Ese mismo día llegó a la isla la novia del piloto, también de Madrid, que él iba diciendo que era su mujer para evitar malentendidos. Yo esperaba que trajera noticias frescas de Madrid, un país o lo que fuera. pero nada, ni el ¡Hola! Lo único que supo decir fue lo de los incendios forestales y que habían robado la mano de la Cibeles tras el partido con Suiza. Yo le pregunté más, pero nada, no quiso extenderse. Total que nos juntamos en la isla cuatro españoles y estuvimos cenando juntos. Nos lo pasamos bien, aunque Mauricio se pasó toda la noche hablando sobre enfermedades: con el tétanos hay que tener un cuidado de miedo porque está en cada pedazo de metal, y aunque te sanes la herida, no te lo quitas y si te da, la palmas en dos días con unos dolores de cuidados y encorvado porque los músculos no sé qué pasa con ellos. Y con la malaria no sé qué, y el cólera no sé cuántos. Claro, él, que es venezolano, sabe mucho de esas cosas pero tampoco era cuestión de agobiar a los recién llegados. Pobre chica, además con el cansancio de estar dos días entre aviones para poder llegar a Kiribati. En fin, esa fue la última noche en Tarawa.

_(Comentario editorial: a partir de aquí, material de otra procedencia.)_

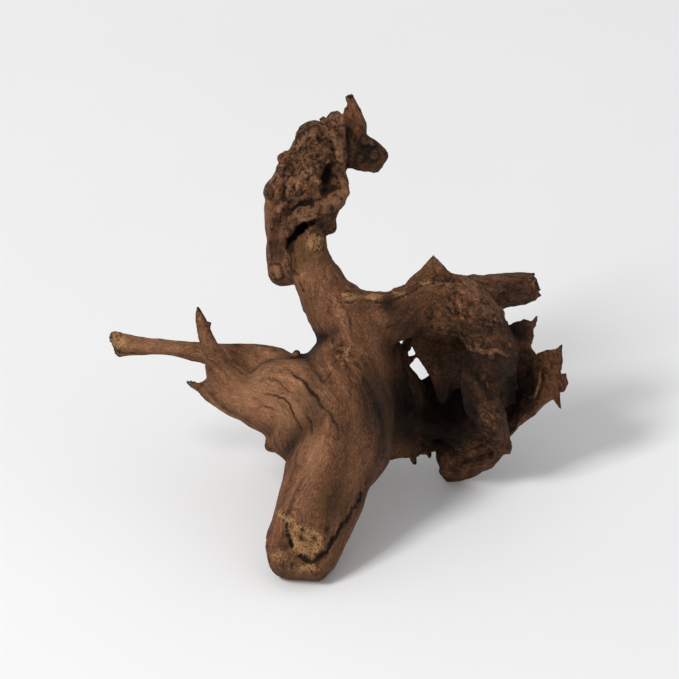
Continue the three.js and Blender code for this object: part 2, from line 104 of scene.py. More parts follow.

Salí del hotel para llegar al aeropuerto a las siete y media. Me llevó Mauricio, que tenía que ir a buscar a un japonés y yo creía que el avión saldría a la hora que ponía en el billete, pero no, la hora de salida eran las 7:45. Total que en cinco minutos fue llegar allí y montarme en el avión. Lo cogí por los pelos. Lo malo fue el equipaje, ya que yo lo quería llevar en cabina pero me obligaron a facturarlo. La monja del congreso, que había ido a despedirme, me aconsejó que lo hiciera, que iría más tranquilo. Y ahí que se lo dejé y yo creo que debido a que era última hora, aunque le pusieron la etiqueta de Funafuti, lo metieron con las maletas que iban para Fiji. Y cuando me bajé en Funafuti, digo: «Uy, cuánto tiempo tardan en traerme el equipaje». Y resulta que ya habían traído todo. No. Ahí que salí corriendo detrás del mozo que iba buscando mi número de equipaje. Le dije que me dejara buscarlo a mí y me puse a sacar maletas en los compartimientos del avión. Es un cristo cómo las colocan, por lo que es mejor que no se vea. Y si estaban mal, pues yo revolví Roma con Santiago. Creo que debía estar al fondo de todas las maletas, porque yo ya no podía levantar más. Además, no había espacio para dejar las que iba quitando, con lo que después de veinte minutos, al final el avión se fue y yo me quedé en tierra con lo puesto, la cámara de fotos y el libro de Jung Chang, Cisnes salvajes. Y entonces dijo el piloto: «Bueno, si aparece en Fiji lo traemos mañana». «Y si no». «Ya veremos». Me dejaron acongojado; llamamos después al aeropuerto de Tarawa y dijeron que allí no se había quedado ninguna maleta y luego llamé también a la monja a ver si ella me podía ayudar.